**TO DO:**
Write out, word for word, only the data from its first line to the line containing "wasm.setup();".

**DATA BLOCK:**
§

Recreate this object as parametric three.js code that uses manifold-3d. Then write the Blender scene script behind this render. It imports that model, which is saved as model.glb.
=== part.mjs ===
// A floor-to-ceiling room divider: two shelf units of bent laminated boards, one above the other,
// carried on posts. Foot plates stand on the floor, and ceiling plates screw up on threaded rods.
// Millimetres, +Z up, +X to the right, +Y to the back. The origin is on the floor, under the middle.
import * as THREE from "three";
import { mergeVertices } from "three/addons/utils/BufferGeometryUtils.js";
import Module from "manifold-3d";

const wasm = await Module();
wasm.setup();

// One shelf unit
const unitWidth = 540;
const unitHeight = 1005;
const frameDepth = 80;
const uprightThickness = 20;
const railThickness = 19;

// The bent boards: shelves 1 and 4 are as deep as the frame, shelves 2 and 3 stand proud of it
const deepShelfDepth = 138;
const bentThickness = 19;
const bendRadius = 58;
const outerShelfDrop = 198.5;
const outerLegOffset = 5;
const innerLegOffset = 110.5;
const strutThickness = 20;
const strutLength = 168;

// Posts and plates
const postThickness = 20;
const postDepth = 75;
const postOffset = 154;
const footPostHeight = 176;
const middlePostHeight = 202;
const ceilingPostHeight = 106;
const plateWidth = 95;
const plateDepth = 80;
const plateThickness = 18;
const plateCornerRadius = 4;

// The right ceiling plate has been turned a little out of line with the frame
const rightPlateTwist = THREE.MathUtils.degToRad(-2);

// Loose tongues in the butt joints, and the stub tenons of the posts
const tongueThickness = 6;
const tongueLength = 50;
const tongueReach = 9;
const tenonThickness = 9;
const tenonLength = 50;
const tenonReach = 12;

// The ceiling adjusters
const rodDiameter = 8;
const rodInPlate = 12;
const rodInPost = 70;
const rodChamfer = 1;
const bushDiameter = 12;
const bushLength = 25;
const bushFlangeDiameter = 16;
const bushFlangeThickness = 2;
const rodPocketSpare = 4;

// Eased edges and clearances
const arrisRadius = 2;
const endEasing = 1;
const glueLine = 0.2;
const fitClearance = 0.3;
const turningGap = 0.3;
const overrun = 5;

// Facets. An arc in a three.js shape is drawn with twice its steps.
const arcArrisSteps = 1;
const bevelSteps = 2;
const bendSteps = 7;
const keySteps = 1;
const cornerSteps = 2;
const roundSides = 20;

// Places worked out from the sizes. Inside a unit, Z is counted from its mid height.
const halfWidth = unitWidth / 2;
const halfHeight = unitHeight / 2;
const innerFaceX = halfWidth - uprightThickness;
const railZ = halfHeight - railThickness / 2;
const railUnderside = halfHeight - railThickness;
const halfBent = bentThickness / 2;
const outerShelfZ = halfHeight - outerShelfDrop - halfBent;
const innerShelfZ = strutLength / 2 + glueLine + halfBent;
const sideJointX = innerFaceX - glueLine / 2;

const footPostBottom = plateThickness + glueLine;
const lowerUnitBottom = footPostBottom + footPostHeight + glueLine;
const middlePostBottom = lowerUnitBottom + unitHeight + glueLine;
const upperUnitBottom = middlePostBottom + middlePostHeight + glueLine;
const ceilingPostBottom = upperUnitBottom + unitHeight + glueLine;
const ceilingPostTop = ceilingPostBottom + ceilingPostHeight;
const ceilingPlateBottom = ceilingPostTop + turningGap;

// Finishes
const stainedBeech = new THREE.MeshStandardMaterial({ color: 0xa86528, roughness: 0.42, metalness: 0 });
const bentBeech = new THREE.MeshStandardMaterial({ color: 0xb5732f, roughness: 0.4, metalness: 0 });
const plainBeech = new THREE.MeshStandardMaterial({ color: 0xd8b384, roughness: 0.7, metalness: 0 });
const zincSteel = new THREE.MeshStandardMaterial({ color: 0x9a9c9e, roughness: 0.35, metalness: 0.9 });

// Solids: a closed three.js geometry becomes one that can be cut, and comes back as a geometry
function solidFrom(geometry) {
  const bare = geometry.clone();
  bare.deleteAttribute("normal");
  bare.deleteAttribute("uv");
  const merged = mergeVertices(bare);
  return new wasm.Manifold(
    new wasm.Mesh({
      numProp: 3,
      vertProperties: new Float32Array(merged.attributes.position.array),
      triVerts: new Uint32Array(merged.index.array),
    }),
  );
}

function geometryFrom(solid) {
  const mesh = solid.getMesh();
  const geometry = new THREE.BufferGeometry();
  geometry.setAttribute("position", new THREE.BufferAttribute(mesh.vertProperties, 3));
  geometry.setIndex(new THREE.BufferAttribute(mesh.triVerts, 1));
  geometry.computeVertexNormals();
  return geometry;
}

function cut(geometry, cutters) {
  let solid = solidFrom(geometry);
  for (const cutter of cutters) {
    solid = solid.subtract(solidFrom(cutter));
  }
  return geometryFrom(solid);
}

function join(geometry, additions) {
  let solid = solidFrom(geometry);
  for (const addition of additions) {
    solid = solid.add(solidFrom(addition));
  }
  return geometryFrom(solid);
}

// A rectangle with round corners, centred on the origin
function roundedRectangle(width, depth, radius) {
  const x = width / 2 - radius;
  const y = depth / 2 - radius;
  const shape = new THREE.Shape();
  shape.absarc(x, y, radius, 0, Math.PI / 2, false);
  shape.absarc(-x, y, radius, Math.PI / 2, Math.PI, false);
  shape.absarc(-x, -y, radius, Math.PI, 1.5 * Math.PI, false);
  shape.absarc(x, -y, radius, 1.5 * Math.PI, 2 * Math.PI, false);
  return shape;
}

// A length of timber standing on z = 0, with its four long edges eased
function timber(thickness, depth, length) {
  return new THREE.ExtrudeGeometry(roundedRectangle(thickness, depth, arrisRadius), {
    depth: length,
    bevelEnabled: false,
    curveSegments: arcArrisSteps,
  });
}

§

**TASK RESPONSE:**
Recreate this object as parametric three.js code that uses manifold-3d. Then write the Blender scene script behind this render. It imports that model, which is saved as model.glb.
=== part.mjs ===
// A floor-to-ceiling room divider: two shelf units of bent laminated boards, one above the other,
// carried on posts. Foot plates stand on the floor, and ceiling plates screw up on threaded rods.
// Millimetres, +Z up, +X to the right, +Y to the back. The origin is on the floor, under the middle.
import * as THREE from "three";
import { mergeVertices } from "three/addons/utils/BufferGeometryUtils.js";
import Module from "manifold-3d";

const wasm = await Module();
wasm.setup();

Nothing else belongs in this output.